The Gathering Place serves all of Windham County, she noted. Clients come from Townshend, Jamaica, Wardsboro, and the Grafton area. It can be a challenge to get to Brattleboro, especially in bad weather, she said.
Darrow practices elder law. She said programs like the Gathering Place help people stay independent longer.
“I serve a population of people who are concerned as they grow older with finding ways that allow them to stay at home as long as possible, as opposed to moving into a residential facility such as a nursing home,” she said.
“Adult day provides one of many solutions for people to remain living at home or with loved ones,” she continued. “They might receive care in the evenings from loved ones but those family members may work during the day and they don’t feel comfortable leaving their elder home alone.”
Multiple funding sources
Funding for the project came through multiple sources, including commitments from the towns of Wilmington and Dover. Family members made donations. The organization also used some of the equity in its Brattleboro building, Darrow said.
Maggie Lewis is The Gathering Placen’s new executive director. She stepped into the position in April.

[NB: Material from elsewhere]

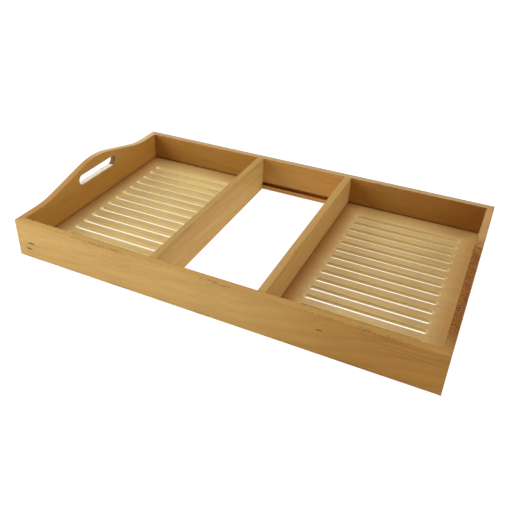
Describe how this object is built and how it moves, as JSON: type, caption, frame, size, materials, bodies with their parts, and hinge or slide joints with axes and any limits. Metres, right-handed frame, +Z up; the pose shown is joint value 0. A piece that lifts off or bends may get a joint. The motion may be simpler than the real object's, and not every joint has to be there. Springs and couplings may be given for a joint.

The Dover site is an expansion of the programs it currently offers in Brattleboro. She said one of the primary benefits is a shorter drive for clients in the Deerfield Valley. Some clients travelled as much as an hour one way to reach the Brattleboro site.
“It’s a great go-between, if there’s a need in a family ... we’re available to help that family during the day,” she said. “If someone needs to go to work, their loved one can come and spend the day with us. It really becomes like a family.”
Lewis has worked in health care for more than 25 years with a focus on long-term care. Most recently, she worked for the Vermont Alzheimer’s association.
Lewis said she was a child when her passion for elder care and supporting adults with disabilities took root. According to Lewis, her father operated a camp for disabled World War II veterans. Then that camp transitioned into a camp for children with disabilities. Many of the veterans stayed on as camp councilors. Lewis and her siblings also worked at the camp.
“Being nurtured in that way by my parents, I’ve always had a sense of service, so I think that’s where the spark started,” she said.
The passion continued through college and graduate school. She feels that she is the luckiest person alive to work at The Gathering Place.